Il s’agit, pour nous, de préserver la santé des salariés. Nous refusons que le salarié, qui déploie sa force de travail au service de son employeur, le fasse au détriment de sa santé.
M. le président. L’amendement n° 145, présenté par MM. Desessard et Muller et Mmes Blandin, Boumediene-Thiery et Voynet, est ainsi libellé :
Dans le deuxième alinéa du texte proposé par le I de cet article pour l'article L. 3121-11 du code du travail, remplacer les mots :
collectif d'entreprise ou d'établissement ou, à défaut, une convention ou un accord de branche
par les mots :
de branche étendu ou, à défaut, un accord collectif d'entreprise ou d'établissement
La parole est à M. Jean Desessard.
M. Jean Desessard. Il s’agit d’un amendement de repli.
Afin d’éviter le dumping social sur la fixation de la durée du travail et des droits à la contrepartie en repos, il convient de conserver, comme régulateur du droit social conventionnel, les conventions ou accords de branche – notamment les accords de branche étendus, régulateurs pour les petites entreprises –, qui doivent prévaloir sur les accords d’entreprise ou d’établissement.
C’est un amendement de cohérence par rapport à l’amendement n° 142.
M. le président. L’amendement n° 146, présenté par MM. Desessard et Muller et Mmes Blandin, Boumediene-Thiery et Voynet, est ainsi libellé :
Dans le deuxième alinéa du texte proposé par le I de cet article pour l'article L. 3121-11 du code du travail, remplacer les mots :
au-delà du contingent annuel
par les mots :
à partir de la quarante et unième heure
La parole est à M. Jean Desessard.
M. Jean Desessard.
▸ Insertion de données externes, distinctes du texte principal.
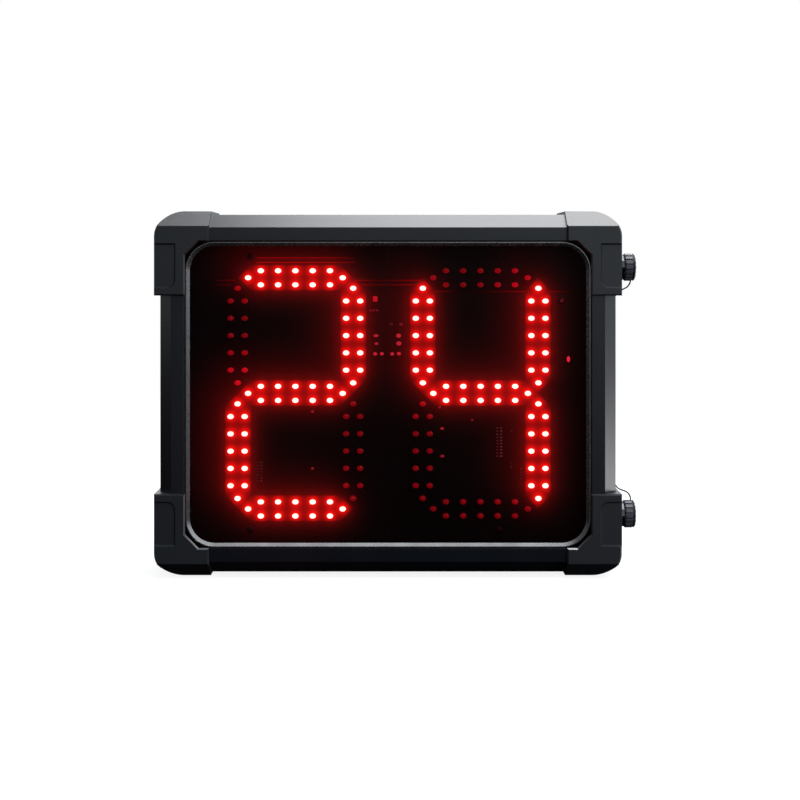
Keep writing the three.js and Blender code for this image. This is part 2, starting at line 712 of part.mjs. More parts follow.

Jusqu’à présent, en application de l’article L. 3121-26 du code du travail, dans les entreprises de plus de vingt salariés, le repos compensateur était obligatoire, dans le contingent conventionnel ou réglementaire, à hauteur de 50 % de chaque heure supplémentaire au-delà de 41 heures et à hauteur de 100 % au-delà du contingent.
Vous faites disparaître les repos compensateurs pour les heures accomplies dans le contingent annuel. Or ce contingent sera fixé dans l’accord.
Prenons un exemple concret : l’hôtellerie-restauration a un contingent conventionnel de 300 heures supplémentaires, ce qui fait, en moyenne, quarante-trois heures par semaine. Jusqu’à présent, le repos compensateur était de 50 % par heure entre 41 et 43 heures et de 100 % au-delà de ce contingent conventionnel. L’obligation de repos ne sera due, désormais, que pour les heures supplémentaires au-delà du contingent, ce qui veut dire que les heures comprises entre quarante et une et quarante-trois heures n’ouvriront plus droit au repos compensateur.
Par elle-même, cette disposition va faire perdre à des salariés des repos compensateurs ou leur équivalent sous forme salariale : ils gagneront donc moins pour la même durée de travail. Voila l’exemple type du « travailler plus pour gagner... rien » (Sourires sur les travées du groupe socialiste et du groupe CRC), et ce, précisément, dans un secteur où il est déjà difficile d’embaucher du fait des conditions de travail, notamment la pénibilité, qui le caractérisent. Car tout est lié : on a du mal à recruter parce que les conditions de travail sont dures. Or, au lieu d’améliorer les conditions de travail ou d’accorder des avantages, on aggrave la situation des salariés. C’est paradoxal !
Je pourrais également évoquer le cas des entreprises qui fonctionnent à flux tendu, système économique qui, à quelques exceptions près, n’est pas satisfaisant.
Le dispositif que nous proposons, je le précise, ne fera pas peser de charge supplémentaire sur les entreprises de l’hôtellerie-restauration puisque c’est strictement la reproduction de ce qui se fait aujourd’hui.